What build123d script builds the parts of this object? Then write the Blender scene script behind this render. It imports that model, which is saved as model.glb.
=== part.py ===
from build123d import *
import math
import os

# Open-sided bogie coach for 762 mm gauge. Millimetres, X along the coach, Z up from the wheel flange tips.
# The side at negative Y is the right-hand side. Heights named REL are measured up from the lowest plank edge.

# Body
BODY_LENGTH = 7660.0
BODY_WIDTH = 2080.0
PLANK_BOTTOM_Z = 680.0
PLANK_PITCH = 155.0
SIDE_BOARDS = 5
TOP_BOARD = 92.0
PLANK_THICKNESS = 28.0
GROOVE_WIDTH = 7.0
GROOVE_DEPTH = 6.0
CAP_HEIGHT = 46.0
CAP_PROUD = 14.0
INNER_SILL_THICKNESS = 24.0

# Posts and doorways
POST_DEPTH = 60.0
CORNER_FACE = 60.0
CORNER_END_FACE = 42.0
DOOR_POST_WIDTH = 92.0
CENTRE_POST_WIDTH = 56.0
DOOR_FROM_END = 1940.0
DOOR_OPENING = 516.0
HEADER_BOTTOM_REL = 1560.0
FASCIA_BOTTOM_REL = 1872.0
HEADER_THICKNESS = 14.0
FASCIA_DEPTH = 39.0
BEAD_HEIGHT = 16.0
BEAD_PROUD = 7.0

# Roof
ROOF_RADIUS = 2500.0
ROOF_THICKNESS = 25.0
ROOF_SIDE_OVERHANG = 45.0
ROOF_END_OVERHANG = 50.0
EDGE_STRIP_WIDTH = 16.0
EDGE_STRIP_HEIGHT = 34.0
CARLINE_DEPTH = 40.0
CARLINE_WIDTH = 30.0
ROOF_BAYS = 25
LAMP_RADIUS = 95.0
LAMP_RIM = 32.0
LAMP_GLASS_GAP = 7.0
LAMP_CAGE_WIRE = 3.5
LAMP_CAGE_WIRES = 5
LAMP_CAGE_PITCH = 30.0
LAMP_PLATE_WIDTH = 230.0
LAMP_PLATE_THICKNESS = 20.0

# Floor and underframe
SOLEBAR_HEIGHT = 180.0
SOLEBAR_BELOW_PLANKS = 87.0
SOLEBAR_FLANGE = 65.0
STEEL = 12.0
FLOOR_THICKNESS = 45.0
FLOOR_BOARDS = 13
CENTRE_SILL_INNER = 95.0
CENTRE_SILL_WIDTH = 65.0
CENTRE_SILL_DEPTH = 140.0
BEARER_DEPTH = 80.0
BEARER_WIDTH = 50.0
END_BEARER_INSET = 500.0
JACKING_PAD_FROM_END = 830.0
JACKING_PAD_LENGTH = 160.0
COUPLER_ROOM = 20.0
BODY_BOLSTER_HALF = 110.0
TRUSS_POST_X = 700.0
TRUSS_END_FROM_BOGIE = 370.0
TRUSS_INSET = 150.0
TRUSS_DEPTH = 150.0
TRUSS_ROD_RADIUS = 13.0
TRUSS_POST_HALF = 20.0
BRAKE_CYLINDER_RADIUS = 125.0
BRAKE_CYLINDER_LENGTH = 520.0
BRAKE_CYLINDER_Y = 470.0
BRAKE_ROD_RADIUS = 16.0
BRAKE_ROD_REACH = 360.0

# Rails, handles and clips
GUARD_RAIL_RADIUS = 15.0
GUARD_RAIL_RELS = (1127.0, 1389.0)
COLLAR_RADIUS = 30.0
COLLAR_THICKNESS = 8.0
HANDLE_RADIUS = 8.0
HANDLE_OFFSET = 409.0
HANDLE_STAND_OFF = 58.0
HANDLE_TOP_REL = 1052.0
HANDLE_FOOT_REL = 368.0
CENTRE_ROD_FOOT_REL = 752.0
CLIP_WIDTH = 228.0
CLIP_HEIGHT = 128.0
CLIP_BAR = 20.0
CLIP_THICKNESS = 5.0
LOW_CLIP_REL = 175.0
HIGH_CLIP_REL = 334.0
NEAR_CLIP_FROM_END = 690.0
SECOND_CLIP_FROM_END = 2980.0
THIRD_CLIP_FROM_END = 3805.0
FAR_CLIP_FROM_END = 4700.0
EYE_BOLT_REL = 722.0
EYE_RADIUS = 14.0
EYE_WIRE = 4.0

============

• Stated goal:
The listing above must be transcribed exactly, line by line.

• Correct result:
What build123d script builds the parts of this object? Then write the Blender scene script behind this render. It imports that model, which is saved as model.glb.
=== part.py ===
from build123d import *
import math
import os

# Open-sided bogie coach for 762 mm gauge. Millimetres, X along the coach, Z up from the wheel flange tips.
# The side at negative Y is the right-hand side. Heights named REL are measured up from the lowest plank edge.

# Body
BODY_LENGTH = 7660.0
BODY_WIDTH = 2080.0
PLANK_BOTTOM_Z = 680.0
PLANK_PITCH = 155.0
SIDE_BOARDS = 5
TOP_BOARD = 92.0
PLANK_THICKNESS = 28.0
GROOVE_WIDTH = 7.0
GROOVE_DEPTH = 6.0
CAP_HEIGHT = 46.0
CAP_PROUD = 14.0
INNER_SILL_THICKNESS = 24.0

# Posts and doorways
POST_DEPTH = 60.0
CORNER_FACE = 60.0
CORNER_END_FACE = 42.0
DOOR_POST_WIDTH = 92.0
CENTRE_POST_WIDTH = 56.0
DOOR_FROM_END = 1940.0
DOOR_OPENING = 516.0
HEADER_BOTTOM_REL = 1560.0
FASCIA_BOTTOM_REL = 1872.0
HEADER_THICKNESS = 14.0
FASCIA_DEPTH = 39.0
BEAD_HEIGHT = 16.0
BEAD_PROUD = 7.0

# Roof
ROOF_RADIUS = 2500.0
ROOF_THICKNESS = 25.0
ROOF_SIDE_OVERHANG = 45.0
ROOF_END_OVERHANG = 50.0
EDGE_STRIP_WIDTH = 16.0
EDGE_STRIP_HEIGHT = 34.0
CARLINE_DEPTH = 40.0
CARLINE_WIDTH = 30.0
ROOF_BAYS = 25
LAMP_RADIUS = 95.0
LAMP_RIM = 32.0
LAMP_GLASS_GAP = 7.0
LAMP_CAGE_WIRE = 3.5
LAMP_CAGE_WIRES = 5
LAMP_CAGE_PITCH = 30.0
LAMP_PLATE_WIDTH = 230.0
LAMP_PLATE_THICKNESS = 20.0

# Floor and underframe
SOLEBAR_HEIGHT = 180.0
SOLEBAR_BELOW_PLANKS = 87.0
SOLEBAR_FLANGE = 65.0
STEEL = 12.0
FLOOR_THICKNESS = 45.0
FLOOR_BOARDS = 13
CENTRE_SILL_INNER = 95.0
CENTRE_SILL_WIDTH = 65.0
CENTRE_SILL_DEPTH = 140.0
BEARER_DEPTH = 80.0
BEARER_WIDTH = 50.0
END_BEARER_INSET = 500.0
JACKING_PAD_FROM_END = 830.0
JACKING_PAD_LENGTH = 160.0
COUPLER_ROOM = 20.0
BODY_BOLSTER_HALF = 110.0
TRUSS_POST_X = 700.0
TRUSS_END_FROM_BOGIE = 370.0
TRUSS_INSET = 150.0
TRUSS_DEPTH = 150.0
TRUSS_ROD_RADIUS = 13.0
TRUSS_POST_HALF = 20.0
BRAKE_CYLINDER_RADIUS = 125.0
BRAKE_CYLINDER_LENGTH = 520.0
BRAKE_CYLINDER_Y = 470.0
BRAKE_ROD_RADIUS = 16.0
BRAKE_ROD_REACH = 360.0

# Rails, handles and clips
GUARD_RAIL_RADIUS = 15.0
GUARD_RAIL_RELS = (1127.0, 1389.0)
COLLAR_RADIUS = 30.0
COLLAR_THICKNESS = 8.0
HANDLE_RADIUS = 8.0
HANDLE_OFFSET = 409.0
HANDLE_STAND_OFF = 58.0
HANDLE_TOP_REL = 1052.0
HANDLE_FOOT_REL = 368.0
CENTRE_ROD_FOOT_REL = 752.0
CLIP_WIDTH = 228.0
CLIP_HEIGHT = 128.0
CLIP_BAR = 20.0
CLIP_THICKNESS = 5.0
LOW_CLIP_REL = 175.0
HIGH_CLIP_REL = 334.0
NEAR_CLIP_FROM_END = 690.0
SECOND_CLIP_FROM_END = 2980.0
THIRD_CLIP_FROM_END = 3805.0
FAR_CLIP_FROM_END = 4700.0
EYE_BOLT_REL = 722.0
EYE_RADIUS = 14.0
EYE_WIRE = 4.0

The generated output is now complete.